Not to want to speak for someone else, but thats not what he probably meant, he most likely suggested testing against the scene depth, so that at least you won't draw in parts where particles are covered by something from the scene. Two ways however to achieve some effect of this sort were to:

- Enable alpha testing, and clip all alpha beyond 0.01 (or any such small value). I don't know if it improved performance in that you render fewer pixels, but at least you could now enable depth rendering/testing for particles that have a transparent "background" and are themselves mostly solid.

- Use a depth stencil, and increment stencil at each pixel you render a particle to per 1. Now after a certain threshold, like 6, you discard any further pixels at this spot. Works best in combination with the method above, and can give quite a speed boost in your case.

^ You cant use alpha-testing when simulating smoke or fire, unless you want it to look bad.

@Medo

Don't get confused, you already have "depth testing" on, and it would be stupid in this case to have it off anyway.

The best thing to be done is to decrease particles count when they occupy most of the screen space.

EDIT: How it can be done:

1. Get approximate OBB of emitted particles.

2. Transform 8 points of that box into screen space

3. Compute screen axis aligned rectangle from those points

4. If volume of rectangle is occupying (say) 70% of the screen space decrease particle count emitted.


You cant use alpha-testing when simulating smoke or fire, unless you want it to look bad.
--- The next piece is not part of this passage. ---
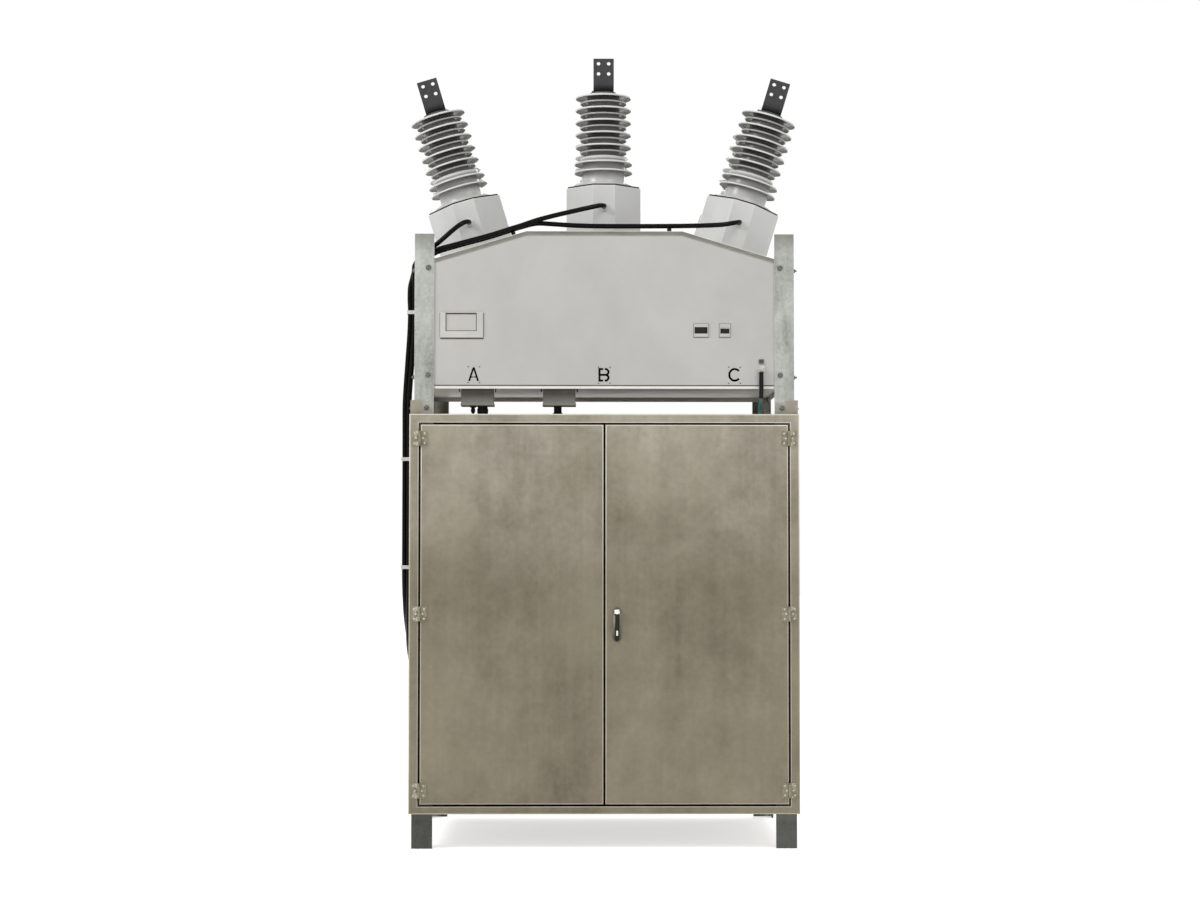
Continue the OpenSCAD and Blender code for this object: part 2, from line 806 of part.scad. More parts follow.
module indicator_windows() {
    color(steel_grey) at_frame() for (p = panes) window(p[0], p[1], p[2]);
}

// Two connection boxes hung by their ears under the tank floor, with rimmed lids
module gland_boxes() {
    color(steel_grey) at_frame() for (x = box_xs)
        translate([x - box_w / 2, -tank_y + box_back, box_z0]) {
            cube([box_w, box_d, box_h]);
            translate([-ear_w, 0, box_h - ear_t]) cube([box_w + 2 * ear_w, box_d, ear_t]);
            translate([-lid_rim, -lid_rim, 0])
                cube([box_w + 2 * lid_rim, box_d + 2 * lid_rim, lid_h]);
        }
}

// Small gland with a round bulb and a narrow tip, along +Z
module small_gland(r, h) {
    rotate_extrude() polygon([
        [0, 0], [r * 1.4, 0], [r * 1.4, h * 0.12], [r * 0.8, h * 0.18],
        [r * 0.75, h * 0.26], [r * 0.95, h * 0.38], [r, h * 0.5], [r * 0.95, h * 0.62],
        [r * 0.72, h * 0.76], [r * 0.3, h * 0.86], [r * 0.3, h], [0, h]
    ]);
}

// Large gland: neck, hexagon nut with chamfered ends and a round foot, along +Z
module large_gland(r, h) {
    cylinder(r = r * 0.88, h = h);
    translate([0, 0, h * 0.24]) cylinder(r1 = r * 0.9, r2 = r, h = h * 0.12, $fn = 6);
    translate([0, 0, h * 0.36]) cylinder(r = r, h = h * 0.36, $fn = 6);
    translate([0, 0, h * 0.72]) cylinder(r1 = r, r2 = r * 0.88, h = h * 0.16, $fn = 6);
}

// Sleeve from a connection box down to a foot plate on the cabinet roof, along +Z
module sleeve(r, foot, h) {
    rotate_extrude() polygon([
        [0, 0], [r, 0], [r, h * 0.66], [foot, h * 0.92], [foot, h], [0, h]
    ]);
    translate([-foot, -foot, h - sleeve_plate_t])
        cube([foot + sleeve_plate_l, 2 * foot, sleeve_plate_t]);
}

module cable_glands() {
    color(black) at_frame() translate([0, gland_y, box_z0]) mirror([0, 0, 1]) {
        translate([small_gland_x, 0, 0]) small_gland(small_gland_r, small_gland_h);
        translate([large_gland_x, 0, 0]) large_gland(large_gland_r, large_gland_h);
        translate([sleeve_x, 0, 0]) sleeve(sleeve_r, sleeve_foot_r, gland_room);
    }
    color(black) for (col = [-1, 0, 1])
        at_pole(col, -1) translate([0, -housing_w / 2, gland_z]) rotate([90, 0, 0])
            rotate_extrude() polygon([
                [0, 0], [cable_gland_r, 0], [cable_gland_r, 4], [cable_gland_r - 2, 5],
                [cable_gland_r - 4, 5], [cable_gland_r - 4, 14], [0, 14]
            ]);
}

// Earth point on the tank front: welded square, stud with washer, cable tag
module earth_terminal() {
    color(zinc) at_frame() translate([earth_x, -tank_y, 0]) {
        block([-pad_w / 2, -pad_t, pad_z], [pad_w / 2, 0, pad_z + pad_h]);
        translate([0, 0, stud_z]) rotate([90, 0, 0]) {
            cylinder(r = washer_r, h = washer_t);
            cylinder(r = stud_r, h = stud_len);
        }
    }
    color(black) at_frame()
        block([earth_x - 9, -tank_y - washer_t - tag_t, tag_foot],
              [earth_x - 9 + tag_w, -tank_y - washer_t, tag_top]);
}

// Unit vector
function unit(v) = v / norm(v);

// Direction of a route at point i
function heading(p, i) = unit(p[min(i + 1, len(p) - 1)] - p[max(i - 1, 0)]);

// Sideways vector at point i, carried along from the one before it
function side(p, i, last) = unit(last - heading(p, i) * (last * heading(p, i)));
function sides(p, i, last) = i >= len(p) ? [] :
    concat([side(p, i, last)], sides(p, i + 1, side(p, i, last)));

// A closed tube of radius r swept along the points p, with n sides
module swept_tube(p, r, n) {
    s = sides(p, 0, [0.13, 0.21, 0.97]);
    rings = [for (i = [0 : len(p) - 1], k = [0 : n - 1])
        p[i] + r * (cos(360 * k / n) * s[i] + sin(360 * k / n) * cross(heading(p, i), s[i]))];
    bands = [for (i = [0 : len(p) - 2], k = [0 : n - 1])
        [i * n + k, (i + 1) * n + k, (i + 1) * n + (k + 1) % n, i * n + (k + 1) % n]];
    start = [for (k = [0 : n - 1]) k];
    end = [for (k = [n - 1 : -1 : 0]) (len(p) - 1) * n + k];
    polyhedron(points = rings, faces = concat(bands, [start], [end]), convexity = 8);
}

module earth_wire() { color(green) at_frame() swept_tube(wire_route, wire_d / 2, 8); }
module ct_cable_a() { color(black) at_frame() swept_tube(a_route, cable_d / 2, 8); }
module ct_cable_b() { color(black) at_frame() swept_tube(b_route, cable_d / 2, 8); }
module ct_cable_c() { color(black) at_frame() swept_tube(c_route, cable_d / 2, 8); }

// Straps that hold the cables to the tank side, the cabinet wall and the roof
module cable_clips() {
    color(zinc) at_frame() {
        for (s = straps) translate([-s[1], bundle_y, s[0]]) difference() {
            block([-s[2] - strap_t, -bundle_w / 2 - strap_t, -strap_h / 2],
                  [0, bundle_w / 2 + strap_t, strap_h / 2]);
            block([-s[2], -bundle_w / 2, -strap_h], [1, bundle_w / 2, strap_h]);
        }
        for (c = roof_pads) translate([c[0], pad_y, roof_at(c[0])])
            rotate([0, abs(c[0]) > roof_half ? sign(c[0]) * roof_slope : 0, 0])
                block([-roof_pad_w / 2, 0, 0], [roof_pad_w / 2, pad_d, c[1]]);
    }
}

// Hood on the cabinet side that the cables run into
module cable_entry() {
    color(raw_steel) at_frame()
        block([-cab_x - entry_x, entry_y, entry_z - entry_h / 2],
              [-cab_x, entry_y + entry_d, entry_z + entry_h / 2]);
}

leg_front_left();
leg_front_right();
leg_rear_left();
leg_rear_right();
post_front_left();
post_front_right();
post_rear_left();
post_rear_right();
front_frame();
left_wall();
right_wall();
back_wall();
cabinet_roof();
cabinet_floor();
door_left();
door_right();
frame_hinge_leaves();
left_door_hinge_leaves();
right_door_hinge_leaves();
handle_plate();
handle_lever();
tank_walls();
tank_roof();
tank_floor();
ct_housing_a_front();
ct_housing_b_front();
ct_housing_c_front();
ct_housing_a_rear();
ct_housing_b_rear();
ct_housing_c_rear();
insulator_a_front();
insulator_b_front();
insulator_c_front();
insulator_a_rear();
insulator_b_rear();
insulator_c_rear();
terminals_front();
terminals_rear();
nameplate_holder();
indicator_windows();
gland_boxes();
cable_glands();
earth_terminal();
earth_wire();
ct_cable_a();
ct_cable_b();
ct_cable_c();
cable_clips();
cable_entry();
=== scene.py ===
"""Looks of an outdoor vacuum circuit breaker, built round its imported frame.

Lengths are metres, +Z is up and the cabinet doors face -Y.
"""

from __future__ import annotations

import json
import logging
import math
from dataclasses import dataclass, replace
from enum import Enum
from functools import partial
from typing import Any, Callable, Optional, Sequence

import bmesh
import bpy
from mathutils import Euler, Matrix, Vector

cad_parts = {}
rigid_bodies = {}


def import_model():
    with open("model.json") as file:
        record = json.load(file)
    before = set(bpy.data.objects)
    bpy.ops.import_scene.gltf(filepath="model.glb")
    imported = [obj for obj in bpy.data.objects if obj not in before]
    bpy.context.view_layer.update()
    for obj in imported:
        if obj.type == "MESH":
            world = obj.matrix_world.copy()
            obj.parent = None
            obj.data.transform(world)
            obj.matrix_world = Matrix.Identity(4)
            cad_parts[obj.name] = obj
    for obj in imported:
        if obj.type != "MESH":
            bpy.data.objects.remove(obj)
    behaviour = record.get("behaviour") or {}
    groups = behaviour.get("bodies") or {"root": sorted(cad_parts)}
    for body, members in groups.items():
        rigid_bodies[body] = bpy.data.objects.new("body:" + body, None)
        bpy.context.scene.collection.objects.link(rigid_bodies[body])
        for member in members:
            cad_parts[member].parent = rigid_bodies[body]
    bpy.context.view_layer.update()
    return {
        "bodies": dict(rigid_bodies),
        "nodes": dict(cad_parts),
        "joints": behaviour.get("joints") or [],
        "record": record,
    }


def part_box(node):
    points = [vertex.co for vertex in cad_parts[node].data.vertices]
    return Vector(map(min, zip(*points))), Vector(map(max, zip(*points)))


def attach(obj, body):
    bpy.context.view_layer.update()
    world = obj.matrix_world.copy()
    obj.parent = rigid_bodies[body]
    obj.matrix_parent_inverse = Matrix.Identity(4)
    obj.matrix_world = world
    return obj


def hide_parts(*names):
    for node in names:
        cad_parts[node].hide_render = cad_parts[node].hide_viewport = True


LOG = logging.getLogger("breaker")
MM = 0.001
ROOT = "breaker"
ORIGIN = (0.0, 0.0, 0.0)
WHITE = (1.0, 1.0, 1.0)
FACING = {"front": -1, "rear": 1, "left": -1, "right": 1}
SOCKETS = {int: "NodeSocketInt", float: "NodeSocketFloat", tuple: "NodeSocketVector"}
Pair = tuple[float, float]
Point = tuple[float, float, float]
RadiusRule = Callable[[Vector], float]
ZoneTest = Callable[[Vector, Vector], bool]


def paint(shade: int) -> Point:
    """Linear colour of a shade.

    Args:
        shade: Red, green and blue in display values, 0xRRGGBB.

    Returns:
        The linear colour.
    """
    parts = ((shade >> place & 255) / 255 for place in (16, 8, 0))
    return tuple(
        part / 12.92 if part <= 0.04045 else ((part + 0.055) / 1.055) ** 2.4
        for part in parts
    )


def in_scene(name: str, data: bpy.types.ID) -> bpy.types.Object:
    """A new object of the scene, holding the data.

    Args:
        name: The object's name.
        data: What the object holds.

    Returns:
        The linked object.
    """
    made = bpy.data.objects.new(name, data)
    bpy.context.scene.collection.objects.link(made)
    return made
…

Well, you can at least enable alpha testing with a very low test value near 0.0f, to cull away the completely transparent parts... again, I don't know if this actually helps performance or not, but at least in DX11 clip() sometimes seems to help, so it might be worth a try. You are probably right that you can't use alpha-testing with depth-write here, though.


Not to want to speak for someone else, but thats not what he probably meant, he most likely suggested testing against the scene depth, so that at least you won't draw in parts where particles are covered by something from the scene. Two ways however to achieve some effect of this sort were to:

Yes, that is what I meant.

Couple of other tips (if you are indeed fill-rate bound)

- Make sure that your UV coordinates are fitting tightly around the relevant part of the particle texture. You'd be amazed how often I find particles being rendered where half the fill rate is wasted because the smoke or fire bit of the texture only occupies the centre of the particle texture tile instead of filling it properly..

- Have your particle system fade out particles as they get close to the camera. This should be a parameter in your particle setup so you can tune it for each type of particle. Not only does this improve the visuals by getting rid of the horrible jarring disappearance of a particle as it moves past your near clip plane, you will also be able to push out the fade out distance to reduce fill rate problems.

Edit: Probably the biggest easiest win will be to use fewer particles though. e.g. Use 8 smoke particles at 0.2 opacity each instead of 16 smoke particles at 0.1 opacity each, etc.